(Set problem)
Return, word for word, every line that follows.

(Provided material)

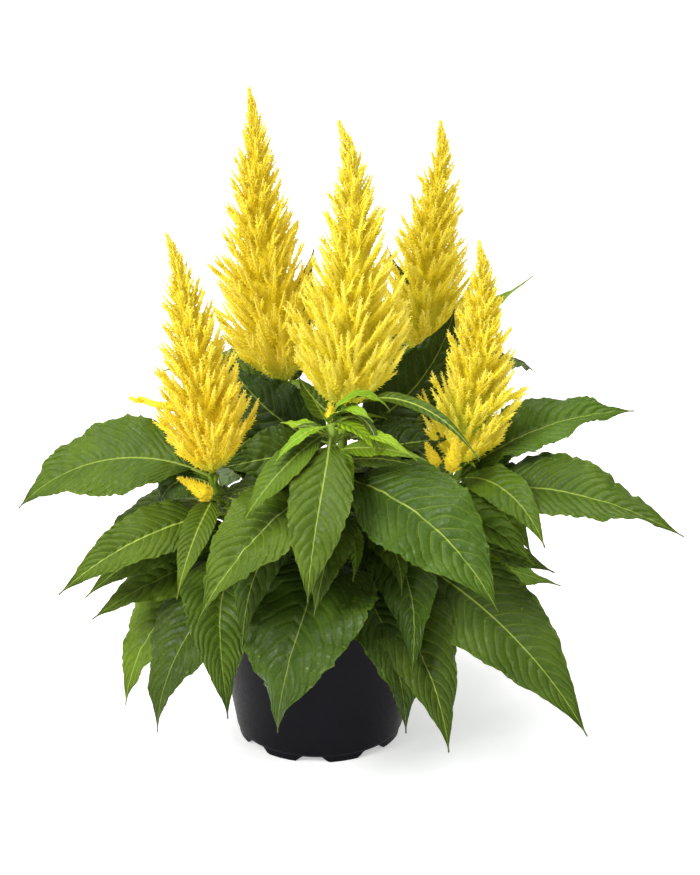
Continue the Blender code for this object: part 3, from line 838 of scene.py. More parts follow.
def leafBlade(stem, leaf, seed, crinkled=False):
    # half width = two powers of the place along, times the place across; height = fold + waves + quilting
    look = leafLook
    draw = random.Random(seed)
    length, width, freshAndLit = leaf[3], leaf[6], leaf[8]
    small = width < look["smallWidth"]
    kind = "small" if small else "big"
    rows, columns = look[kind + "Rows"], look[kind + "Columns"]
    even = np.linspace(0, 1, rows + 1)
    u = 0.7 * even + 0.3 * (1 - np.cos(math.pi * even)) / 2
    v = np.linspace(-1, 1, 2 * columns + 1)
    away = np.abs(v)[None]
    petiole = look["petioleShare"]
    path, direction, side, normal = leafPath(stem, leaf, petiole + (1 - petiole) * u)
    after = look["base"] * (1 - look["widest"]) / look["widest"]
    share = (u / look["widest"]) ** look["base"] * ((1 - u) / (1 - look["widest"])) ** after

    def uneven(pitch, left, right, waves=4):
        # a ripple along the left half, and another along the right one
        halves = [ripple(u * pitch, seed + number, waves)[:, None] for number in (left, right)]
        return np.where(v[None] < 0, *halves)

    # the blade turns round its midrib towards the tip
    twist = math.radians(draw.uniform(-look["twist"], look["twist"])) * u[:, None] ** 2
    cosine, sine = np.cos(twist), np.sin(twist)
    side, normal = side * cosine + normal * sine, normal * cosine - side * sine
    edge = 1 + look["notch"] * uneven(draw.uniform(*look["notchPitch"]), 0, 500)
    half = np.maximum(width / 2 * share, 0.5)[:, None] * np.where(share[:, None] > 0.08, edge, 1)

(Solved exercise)
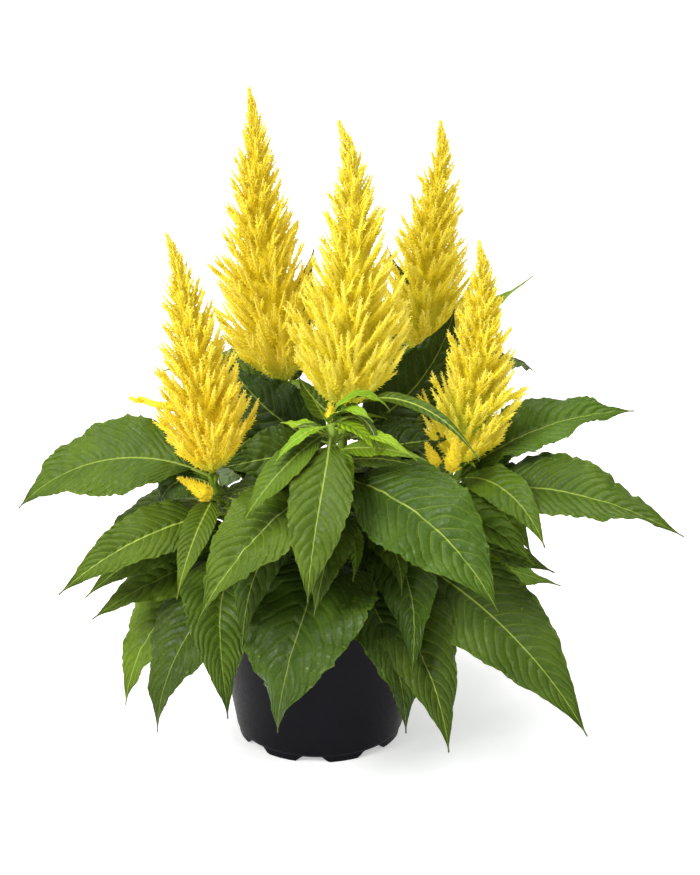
Continue the Blender code for this object: part 3, from line 838 of scene.py. More parts follow.
def leafBlade(stem, leaf, seed, crinkled=False):
    # half width = two powers of the place along, times the place across; height = fold + waves + quilting
    look = leafLook
    draw = random.Random(seed)
    length, width, freshAndLit = leaf[3], leaf[6], leaf[8]
    small = width < look["smallWidth"]
    kind = "small" if small else "big"
    rows, columns = look[kind + "Rows"], look[kind + "Columns"]
    even = np.linspace(0, 1, rows + 1)
    u = 0.7 * even + 0.3 * (1 - np.cos(math.pi * even)) / 2
    v = np.linspace(-1, 1, 2 * columns + 1)
    away = np.abs(v)[None]
    petiole = look["petioleShare"]
    path, direction, side, normal = leafPath(stem, leaf, petiole + (1 - petiole) * u)
    after = look["base"] * (1 - look["widest"]) / look["widest"]
    share = (u / look["widest"]) ** look["base"] * ((1 - u) / (1 - look["widest"])) ** after

    def uneven(pitch, left, right, waves=4):
        # a ripple along the left half, and another along the right one
        halves = [ripple(u * pitch, seed + number, waves)[:, None] for number in (left, right)]
        return np.where(v[None] < 0, *halves)

    # the blade turns round its midrib towards the tip
    twist = math.radians(draw.uniform(-look["twist"], look["twist"])) * u[:, None] ** 2
    cosine, sine = np.cos(twist), np.sin(twist)
    side, normal = side * cosine + normal * sine, normal * cosine - side * sine
    edge = 1 + look["notch"] * uneven(draw.uniform(*look["notchPitch"]), 0, 500)
    half = np.maximum(width / 2 * share, 0.5)[:, None] * np.where(share[:, None] > 0.08, edge, 1)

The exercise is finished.